The mostly male SRU Gamer’s Guild elected its first woman president last semester, and gathered the highest number of members since the club began 10 years ago.
Senior creative writing major, Carrie Mae Hanrahan, 21, joined Gamer’s Guild her sophomore year, and was also the vice president of Urban Gaming Club before being elected for presidency.
Hanrahan said that the most important thing she’s done for Gamer’s Guild is rewriting its constitution, which included modifying the membership rules.
“We’re a group of people who genuinely care about one another,” Hanrahan said. “I don’t make any decisions without contacting the rest of the group and seeing how they feel about what I’m proposing.”
The Gamer’s Guild parliamentarian, junior philosophy major, Darren Baldwin, 21, is in charge of enforcing the club’s rules. He said Hanrahan’s rewrite made his job easier.
“Carrie has been exceptionally good at inviting and welcoming new people,” Baldwin said. “She maintains a very friendly atmosphere.”
She said that being the first woman president caused some issues among the male-dominated guild at first, but said that the female energy is good for the group.
“As competitive as boys get, it’s easier for a girl to come in and diffuse a situation,” Hanrahan said. “They’re less threatened by female presence, and it keeps the guild fun and lighthearted, like it should be.”
The guild meets at 8 p.m. every Wednesday night, and is divided into several stations, where gamers participate in separate tabletop and role-playing games, or sometimes videogames. They also have hosted casino nights, where the club plays poker and Texas Hold’em.
“There’s a very negative stereotype associated with being a gamer,” Hanrahan said. “I wish more people would come and experience the guild for themselves. Even if they try it and don’t like it, it doesn’t hurt to just open people up to new experiences.”

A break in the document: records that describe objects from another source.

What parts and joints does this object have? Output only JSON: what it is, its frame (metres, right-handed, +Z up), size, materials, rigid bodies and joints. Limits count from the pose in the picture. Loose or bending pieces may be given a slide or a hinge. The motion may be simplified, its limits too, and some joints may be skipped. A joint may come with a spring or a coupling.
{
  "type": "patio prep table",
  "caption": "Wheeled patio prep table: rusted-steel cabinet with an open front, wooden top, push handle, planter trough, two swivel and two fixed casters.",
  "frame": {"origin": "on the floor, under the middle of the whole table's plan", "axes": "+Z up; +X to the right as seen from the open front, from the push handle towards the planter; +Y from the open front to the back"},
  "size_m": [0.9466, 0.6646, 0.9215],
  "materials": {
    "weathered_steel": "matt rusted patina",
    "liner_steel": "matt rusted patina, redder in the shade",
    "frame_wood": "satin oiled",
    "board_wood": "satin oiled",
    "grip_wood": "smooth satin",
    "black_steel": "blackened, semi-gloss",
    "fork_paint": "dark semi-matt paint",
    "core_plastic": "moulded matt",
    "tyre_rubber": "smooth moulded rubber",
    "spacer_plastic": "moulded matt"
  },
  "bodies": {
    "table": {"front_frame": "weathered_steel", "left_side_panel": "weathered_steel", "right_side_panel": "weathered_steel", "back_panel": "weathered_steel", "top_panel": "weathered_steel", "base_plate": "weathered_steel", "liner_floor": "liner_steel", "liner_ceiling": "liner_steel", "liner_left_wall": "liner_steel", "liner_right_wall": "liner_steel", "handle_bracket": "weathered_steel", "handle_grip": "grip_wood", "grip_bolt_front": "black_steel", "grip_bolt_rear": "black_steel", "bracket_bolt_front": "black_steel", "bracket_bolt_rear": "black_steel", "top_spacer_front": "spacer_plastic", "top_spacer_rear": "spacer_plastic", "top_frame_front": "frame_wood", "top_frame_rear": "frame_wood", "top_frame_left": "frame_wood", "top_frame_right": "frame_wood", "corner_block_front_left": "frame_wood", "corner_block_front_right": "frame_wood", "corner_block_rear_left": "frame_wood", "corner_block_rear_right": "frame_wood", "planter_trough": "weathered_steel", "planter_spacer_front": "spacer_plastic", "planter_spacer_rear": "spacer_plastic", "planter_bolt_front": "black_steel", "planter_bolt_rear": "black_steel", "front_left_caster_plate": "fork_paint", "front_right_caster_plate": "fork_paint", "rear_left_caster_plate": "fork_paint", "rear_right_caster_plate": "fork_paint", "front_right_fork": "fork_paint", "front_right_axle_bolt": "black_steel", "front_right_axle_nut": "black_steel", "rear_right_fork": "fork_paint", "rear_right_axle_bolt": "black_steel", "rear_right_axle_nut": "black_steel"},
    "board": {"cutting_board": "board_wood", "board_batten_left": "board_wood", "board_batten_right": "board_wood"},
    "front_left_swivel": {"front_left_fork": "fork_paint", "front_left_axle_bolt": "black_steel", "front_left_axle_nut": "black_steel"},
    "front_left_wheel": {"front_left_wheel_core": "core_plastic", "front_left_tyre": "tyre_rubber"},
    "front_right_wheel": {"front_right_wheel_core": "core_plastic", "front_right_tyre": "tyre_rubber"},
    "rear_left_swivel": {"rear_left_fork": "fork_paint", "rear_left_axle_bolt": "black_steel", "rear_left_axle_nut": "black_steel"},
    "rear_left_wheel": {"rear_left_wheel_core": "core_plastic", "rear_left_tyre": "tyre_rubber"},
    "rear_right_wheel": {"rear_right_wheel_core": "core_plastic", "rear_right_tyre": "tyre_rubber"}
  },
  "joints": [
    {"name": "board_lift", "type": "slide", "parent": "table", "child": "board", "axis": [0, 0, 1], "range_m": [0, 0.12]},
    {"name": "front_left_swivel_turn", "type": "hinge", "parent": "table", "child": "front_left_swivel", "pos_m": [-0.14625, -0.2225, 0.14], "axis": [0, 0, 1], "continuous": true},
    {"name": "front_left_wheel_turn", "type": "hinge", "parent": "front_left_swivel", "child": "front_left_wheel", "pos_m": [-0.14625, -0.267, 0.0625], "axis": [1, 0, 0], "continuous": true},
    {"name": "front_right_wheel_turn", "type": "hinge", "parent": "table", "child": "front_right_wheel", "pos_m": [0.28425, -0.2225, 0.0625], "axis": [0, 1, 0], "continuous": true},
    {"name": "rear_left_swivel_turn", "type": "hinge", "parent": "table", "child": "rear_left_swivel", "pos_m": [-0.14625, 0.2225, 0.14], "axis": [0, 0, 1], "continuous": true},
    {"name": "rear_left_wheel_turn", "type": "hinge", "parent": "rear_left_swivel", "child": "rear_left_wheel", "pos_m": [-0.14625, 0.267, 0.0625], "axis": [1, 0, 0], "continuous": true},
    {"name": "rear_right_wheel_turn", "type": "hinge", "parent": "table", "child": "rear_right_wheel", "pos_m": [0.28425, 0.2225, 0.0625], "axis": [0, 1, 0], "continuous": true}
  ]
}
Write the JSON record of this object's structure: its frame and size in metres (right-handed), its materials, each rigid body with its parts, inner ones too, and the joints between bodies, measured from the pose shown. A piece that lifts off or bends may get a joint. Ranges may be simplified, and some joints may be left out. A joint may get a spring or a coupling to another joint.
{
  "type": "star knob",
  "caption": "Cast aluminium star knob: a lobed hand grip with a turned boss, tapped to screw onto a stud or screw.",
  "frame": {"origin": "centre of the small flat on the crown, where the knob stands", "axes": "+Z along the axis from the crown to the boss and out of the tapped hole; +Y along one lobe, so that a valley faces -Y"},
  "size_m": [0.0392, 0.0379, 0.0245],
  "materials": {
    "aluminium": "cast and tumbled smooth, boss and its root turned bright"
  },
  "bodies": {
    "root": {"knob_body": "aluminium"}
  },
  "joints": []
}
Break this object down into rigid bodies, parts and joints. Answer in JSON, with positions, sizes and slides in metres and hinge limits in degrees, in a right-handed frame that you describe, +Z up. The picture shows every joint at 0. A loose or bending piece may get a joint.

Hanrahan said that membership is at its highest since the club started, with 40 total members, which she attributes to the social aspect of the club that bonds the group together.
“We involve new members just as heavily as we involve the older ones,” Hanrahan said. “Everyone here wears their heart on their sleeve, and we all care about each other.”
Sophomore music major Clifford Smolko, 19, joined Gamer’s Guild last semester after introducing himself to people wearing gaming T-shirts in Boozel. When he introduced himself, he said that they suggested that he come to a meeting, and he’s been a member since.
“People in high school are quick to make fun of gamers,” Smolko said. “The guild unites college students who would otherwise be playing by themselves in their dorms, and brings them together to share their passions. I haven’t had a bad experience.”
They’ve also had events where people brought tabletop and console games, but also have casino nights, where the club plays poker and Texas Hold’em. One of the more popular tabletop games is “Escape: The Curse of the Temple.”
Senior IT major Ryan Legenzoff, 29, described “Escape: The Curse of the Temple” as a mix between “Yahtzee” and “Indiana Jones.”
“Escape’ is like a frantic puzzle,” Legenzoff said. “It’s a combo of storytelling and a race to get out of this temple within ten minutes. It’s pretty intense.”
Hanrahan said that for someone who’s trying to get into gaming, it’s best to go to something like Gamer’s Guild where someone can show them how to play. She also said to come into it with an open mind because the group is comprised of all kinds of different people.
“It’s so important to break down these stereotypes so that people who are interested in the guild aren’t afraid to get involved,” Hanrahan said. “You never know, we might surprise you.”